Quatre amis marocains viennent de passer la frontière entre la Turquie et la Bulgarie après plusieurs tentatives et refoulements. Svilengrad, Bulgarie, le 6 juin 2024. Crédits : InfoMigrants

Qu'en est-il aujourd'hui ? Des rapports d'incidents sur des violences, comme celles subies par Amine et ses amis, ont-ils été transmis ces derniers mois ?

Sollicité à ce sujet, le porte-parole de Frontex ne donne pas de dates, mais indique que ses équipes sont "parfaitement conscientes de la gravité et de la sensibilité des allégations de refoulements et d'autres violations potentielles des droits. Lorsque de tels problèmes sont signalés, Frontex les prend très au sérieux. Notre responsable des droits fondamentaux a rédigé plusieurs rapports d'incidents graves sur des violations présumées commises par des agents bulgares et a fait part de plusieurs recommandations aux autorités bulgares sur la base de ses conclusions."

De manière générale, "nos opérations comprennent un certain nombre d'outils destinés à protéger ces droits, tels que le déploiement de contrôleurs des droits fondamentaux, la formation complète des garde-frontières et la mise en place de systèmes solides de signalement des incidents", assure Frontex.

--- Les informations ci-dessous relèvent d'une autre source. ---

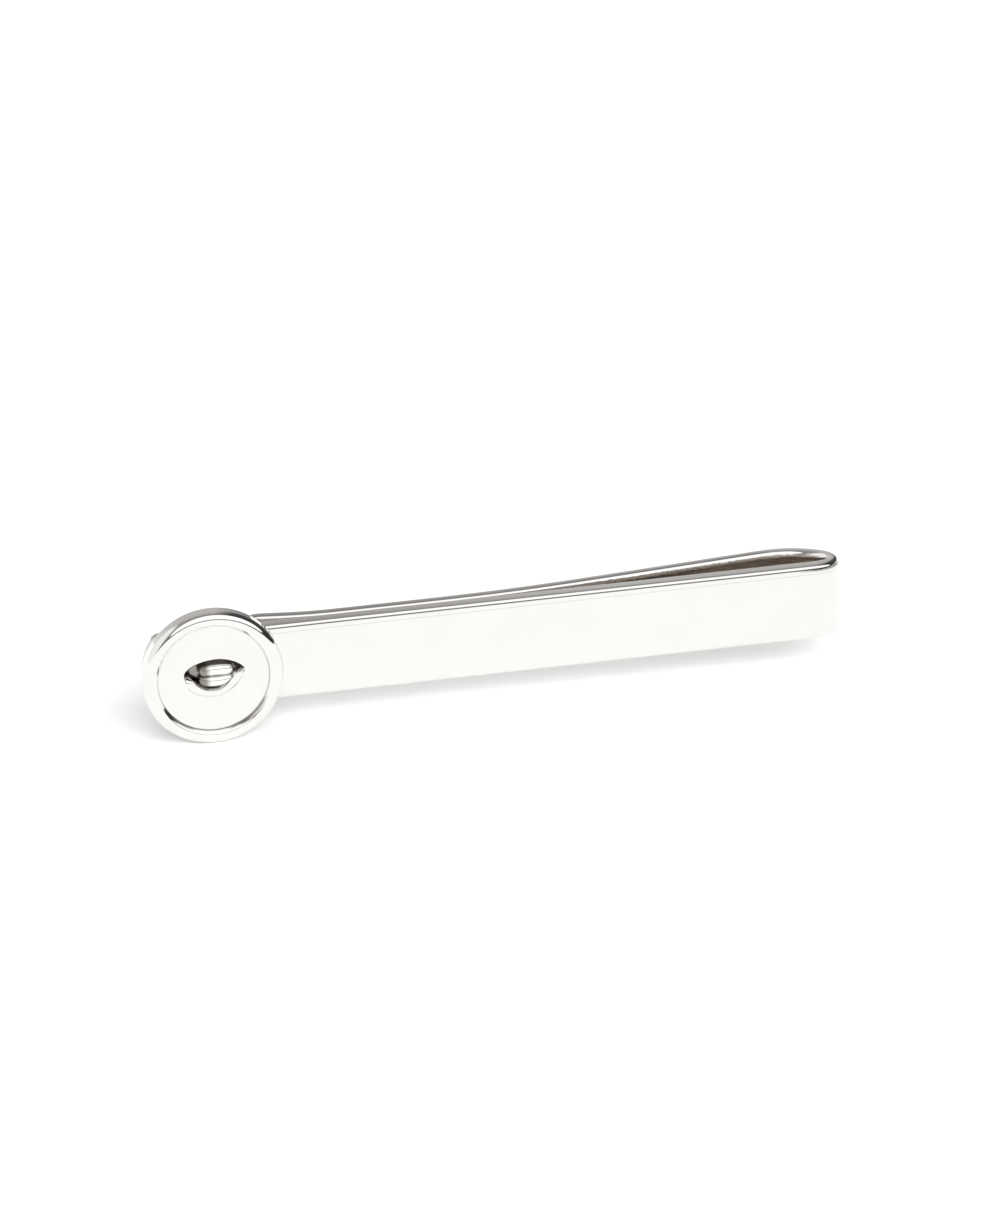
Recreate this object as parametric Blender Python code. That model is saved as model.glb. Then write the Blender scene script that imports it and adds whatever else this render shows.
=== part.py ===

La lumière du soir tombe sur Svilengrad. Les quatre amis marocains sont déjà montés, discrètement, dans un taxi pour Sofia. Depuis leur départ du Maroc, la plupart d'entre eux espèrent rejoindre la France. Là-bas dans l'Hexagone, Najim a de la famille à Paris, Lyon, et même à Dijon. Amine, lui, n'y connaît personne. Mais il espère un jour "voir la Tour Eiffel".